Deconstructing Harry

recommended

Woody Allen plays Harry Block, a critically successful but romantically disastrous novelist whose many ex-girlfriends inevitably end up furious with him when they become fodder for his thinly veiled autobiographical novels. Hmmm, sound like a certain filmmaker we know? Deconstructing Harry takes a step back from the incessantly crowd-pleasing Woodies of late to tell the best story Allen's come up with since 1991's Husbands and Wives. Yes, it's one of "the funny ones," but it's also a slyly layered shell game which conceals as much as it reveals. After one of Harry's exes (Judy Davis) nearly shoots him in a fit of rage, Harry plunges into a belated midlife crisis and eventually decides to come clean, dropping the pretense that his work is wholly fictional.

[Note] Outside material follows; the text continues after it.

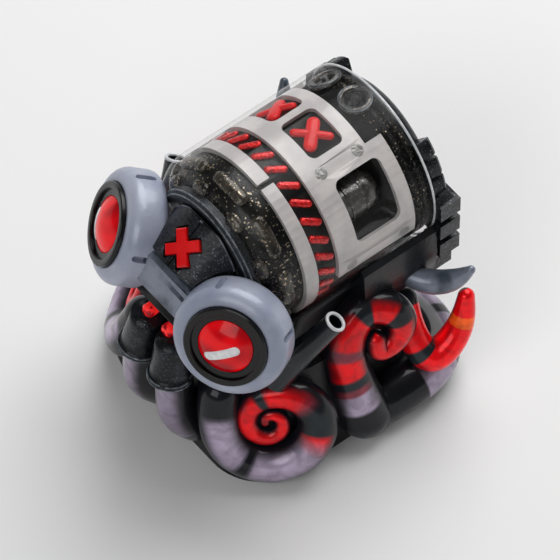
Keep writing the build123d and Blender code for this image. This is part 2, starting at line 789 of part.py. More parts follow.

The liberal use of profanity and sexually explicit dialogue—both firsts for Allen—are probably meant to seem daring, but although there are few pleasures in life greater than hearing a fighting-mad Judy Davis wrap her sandpaper tonsils around the word "motherfucker," such superficial taboo-breaking doesn't really amount to much. Still, Deconstructing Harry is the loosest, giddiest film Woody Allen has made in decades, and for once the mirth seems genuine and not merely designed to win back a public whom Allen feels has turned against him.